Business persons often want advice regarding their discussions with persons or companies with whom they are embroiled in a dispute. Often the dispute is between two companies that have an ongoing business relationship and have a need to communicate about a variety of matters that arguably touch on the matter that is in dispute. There may be reluctance to get lawyers directly involved because that will be seen as an act of war that will only serve to escalate matters, not get them resolved. From a business perspective there may be good reasons to try and settle a dispute despite the belief that there is no merit to the claim. Yet, there is a legitimate concern in not wanting to say or do anything that is going to hurt “the case” should the dispute not be settled.

From a purely legal perspective, there are rules of evidence in both federal and state courts that make conduct or statements made in compromise negotiations, or offers to compromise or settle a dispute, inadmissible at a trial. See, e.g., Rule 408(a), Federal Rules of Evidence, which is also the model for many state court rules of evidence. The two prerequisites for the application of Rule 408(a) are the existence of a disputed claim and negotiations or discussions whose purpose is to compromise or settle the claim. However, what constitutes an existing dispute? Must there be a pending lawsuit, or a lawyer’s demand letter, in order for there to be an existing dispute? At what point do discussions between the parties evolve into compromise negotiations? Can there be compromise negotiation if lawyers are not involved? There are no bright line answers to these questions, or a simple rule to follow.
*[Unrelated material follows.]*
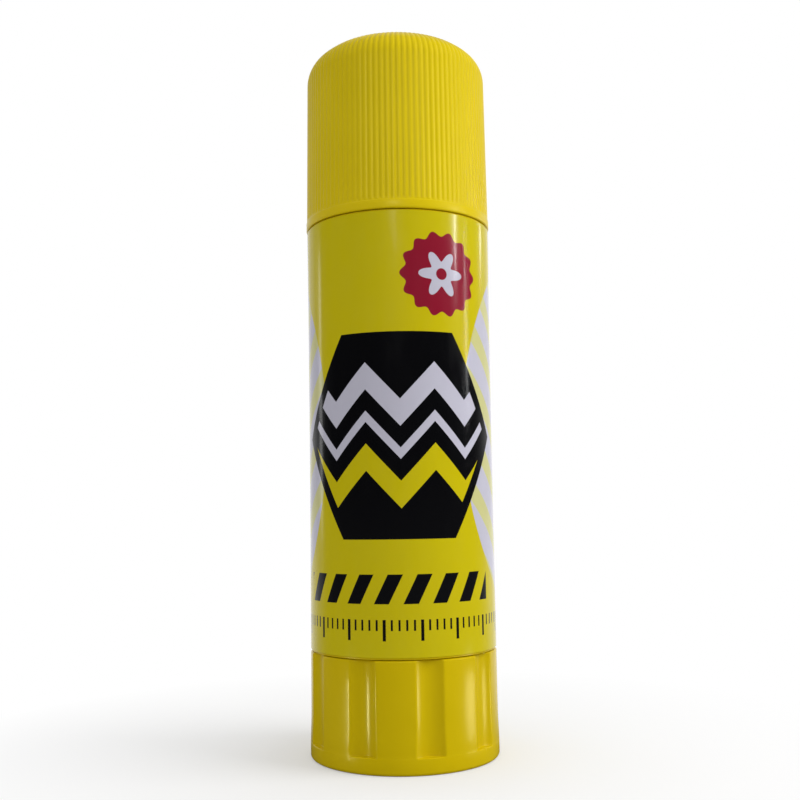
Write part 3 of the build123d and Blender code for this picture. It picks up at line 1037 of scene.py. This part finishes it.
class STICK_OT_stage(bpy.types.Operator):
    """Set the floor, the lamps and the camera"""

    bl_idname = "glue_stick.stage"
    bl_label = "Stage"

    def execute(self, context):
        scene = context.scene
        settings = scene.stick_stage
        reach = 3.0  # metres from the stick to each side of the floor
        corners = np.array([[-1, -1, 0], [1, -1, 0], [1, 1, 0], [-1, 1, 0]]) * reach
        floor = finished("floor", corners, [[0, 1, 2, 3]])
        floor.data.materials.append(floor_material())
        middle = (cad_box[0] + cad_box[1]) / 2
        knob = Vector((0.0, 0.0, 5.5 * MM))
        # Each lamp's azimuth, elevation, distance, width, height and radiance, and what it faces
        softbox("key", 74, 34, 0.36, 0.22, 0.26, 4.15, middle, mirrored=False)
        softbox("key strip", 75, 19, 0.40, 0.011, 0.055, 62.0, middle, lit=False)
        softbox("side strip", 126, 18, 0.42, 0.010, 0.05, 14.0, middle)
        softbox("thin strip", 90, 10.6, 0.40, 0.004, 0.08, 40.0, middle, lit=False)
        softbox("fill strip", -116, 6, 0.40, 0.03, 0.14, 2.5, middle)
        softbox("low left", -52, 0, 0.028, 0.0013, 0.010, 50.0, knob, lit=False)
        softbox("low right", 70, 0, 0.032, 0.0065, 0.010, 8.0, knob, lit=False)
        softbox("front strip", -4, 26, 0.40, 0.008, 0.07, 80.0, middle, lit=False)
        studio_world(settings)
        lens = bpy.data.cameras.new("camera")
        lens.sensor_width = 36.0
        lens.lens = settings.lens
        lens.clip_start = 0.01
        lens.clip_end = 20.0
        camera = bpy.data.objects.new("camera", lens)
        place = Matrix.Translation((0.0, -settings.distance, settings.height))
        tilt = Matrix.Rotation(math.pi / 2 + settings.pitch, 4, "X")
        roll = Matrix.Rotation(settings.roll, 4, "Z")
        camera.matrix_world = place @ tilt @ roll
        scene.collection.objects.link(camera)
        scene.camera = camera
        scene.view_settings.view_transform = "Standard"
        return {"FINISHED"}


class STICK_PT_panel(bpy.types.Panel):
    """Buttons that make the pieces and the stage"""

    bl_idname = "STICK_PT_panel"
    bl_label = "Glue Stick"
    bl_space_type = "VIEW_3D"
    bl_region_type = "UI"
    bl_category = "Glue Stick"

    def draw(self, context):
        for operator in operators:
            self.layout.operator(operator.bl_idname)


groups = {
    "stick_cap": CapSizes,
    "stick_knob": KnobSizes,
    "stick_barrel": BarrelSizes,
    "stick_label": LabelSizes,
    "stick_glue": GlueSizes,
    "stick_colours": StickColours,
    "stick_stage": StageSettings,
}
operators = (
    STICK_OT_knob,
    STICK_OT_barrel,
    STICK_OT_label,
    STICK_OT_mechanism,
    STICK_OT_glue,
    STICK_OT_cap,
    STICK_OT_stage,
)


def register():
    for name, group in groups.items():
        bpy.utils.register_class(group)
        setattr(bpy.types.Scene, name, PointerProperty(type=group))
    for operator in operators:
        bpy.utils.register_class(operator)
    bpy.utils.register_class(STICK_PT_panel)


def unregister():
    bpy.utils.unregister_class(STICK_PT_panel)
    for operator in reversed(operators):
        bpy.utils.unregister_class(operator)
    for name, group in groups.items():
        delattr(bpy.types.Scene, name)
        bpy.utils.unregister_class(group)


def main():
    register()
    bpy.ops.glue_stick.knob()
    bpy.ops.glue_stick.barrel()
    bpy.ops.glue_stick.label()
    bpy.ops.glue_stick.mechanism()
    bpy.ops.glue_stick.glue()
    bpy.ops.glue_stick.cap()
    bpy.ops.glue_stick.stage()


if __name__ == "__main__":
    main()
Nonetheless, there is an underlying public policy that provides the framework for the application of the inadmissibility rule to settlement negotiations and offers to compromise. As a general matter of jurisprudence, rules and laws are interpreted by courts to protect the interests of the public. Courts see the settlement of disputes as being in the public interest, and that disputes are likely to be settled only if there is free and frank discussion toward settling the dispute. There can only be free and frank discussions if the parties are not concerned that whatever they say, or any offer or demand in compromise that they make, will be used against them at a trial if the matter does not settle. The United States Court of Appeals for the Sixth Circuit had this to say about this concern:

There exists a strong public interest in favor of secrecy of matters discussed by parties during settlement negotiations. …The ability to negotiate and settle a case without trial fosters a more efficient, more cost-effective, and significantly less burdened judicial system. In order for settlement talks to be effective, parties must feel uninhibited in their communications.

Goodyear Tire & Rubber Co. v. Chiles Power Supply, 332 F.3d 976, at 980 (6th Cir. 2003).
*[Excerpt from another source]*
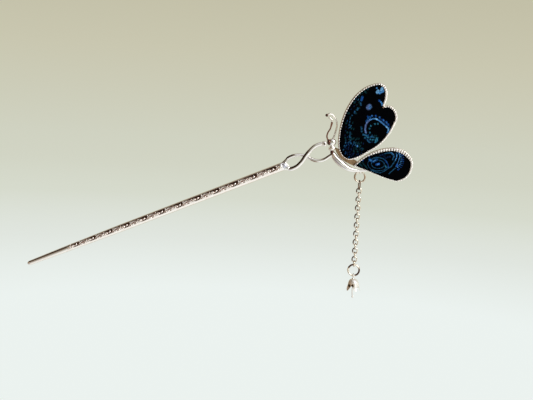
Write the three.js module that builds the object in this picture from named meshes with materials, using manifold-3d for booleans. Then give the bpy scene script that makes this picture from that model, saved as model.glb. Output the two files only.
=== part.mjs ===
// Butterfly hair stick: an engraved tapering stick, a neck of two twisted strands, a butterfly seen from
// its side with two cloth-filled wings, and a fine link chain that ends in a small bellflower charm.
//
// Millimetres, +Z up. The origin is on the stick's axis at the grip point, where the hair holds it. The
// butterfly lies in the XZ plane and faces -Y, and the chain hangs straight down from under its tail.
import * as THREE from "three";
import { mergeVertices } from "three/addons/utils/BufferGeometryUtils.js";
import Module from "manifold-3d";

const wasm = await Module();
wasm.setup();

// ---- Driving dimensions ---------------------------------------------------------------------------

const FIT_GAP = 0.3; // left between neighbouring pieces that are soldered or pressed together
const LINK_PLAY = 0.1; // left between two wires that hang on each other

const STICK_SLOPE = THREE.MathUtils.degToRad(24.35); // the stick climbs from its tip to the butterfly
const STICK_BELOW_GRIP = 45; // tip to grip point
const STICK_ABOVE_GRIP = 82; // grip point to the fork
const STICK_TIP_RADIUS = 1.0;
const STICK_GRIP_RADIUS = 1.68;
const STICK_NECK_RADIUS = 1.9;
const FORK_RADIUS = 2.4;
const FORK_LENGTH = 4;

const STRAND_OVER_RADIUS = 1.0;
const STRAND_UNDER_RADIUS = 0.8;
const STRAND_OFFSET = 1.25; // how far the strands pass in front of and behind the stick's plane
const STRAND_START = STICK_ABOVE_GRIP + 0.8; // the strands leave the fork at a slant, clear of its face

const STRAND_BALL = { radius: 1.1, x: 92.4, y: -0.35, z: 45.05 };
const HEAD = { radius: 1.55, x: 95.5, y: 0, z: 45.8 };
const THORAX = { radius: 1.15, x: 96.2, y: 0, z: 42.8 };
const ABDOMEN_RADIUS = 1.5;
const ANTENNA_RADIUS = 0.32;
const ANTENNA_BEAD_RADIUS = 0.62;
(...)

Nonetheless, the inadmissibility of the evidence of settlement discussions does not mean that it is beyond discovery in a civil case. For information to be discoverable, it does not have to be admissible. It only needs to be reasonably calculated to lead to the discovery of admissible evidence. Rule 26(b)(1), Fed. R. Civ. P. Indeed, Rule 408(b), FRE, addresses some very limited circumstances where this evidence is admissible. Some courts have allowed the discovery or settlement discussions even though the evidence of those discussions was inadmissible at trial.

Neither Rule 408(a) or the existing case law requires that an attorney be involved in the settlement discussions for the settlement inadmissibility rule to apply. So, here are some practical pointers if you want to try and resolve a dispute without having to unnecessarily worry about what you say or offer coming back to haunt you:

  • Address the specific problem directly with the other side, separate and apart from other business issues.
  • Have each party agree that the discussion you are going to have is for the purpose of trying to resolve a dispute, and that each side agrees to keep these discussions confidential and limited to only those persons who need to know.
  • Both sides should acknowledge that there is a dispute, and that these discussions are for the purpose to trying to settle the dispute.
  • Get the agreement in writing.

As with most things in life, there is no guaranty that this will work. However, it should provide you with a significant measure of comfort to allow you to move forward with your business instead of being stymied by a resolvable dispute.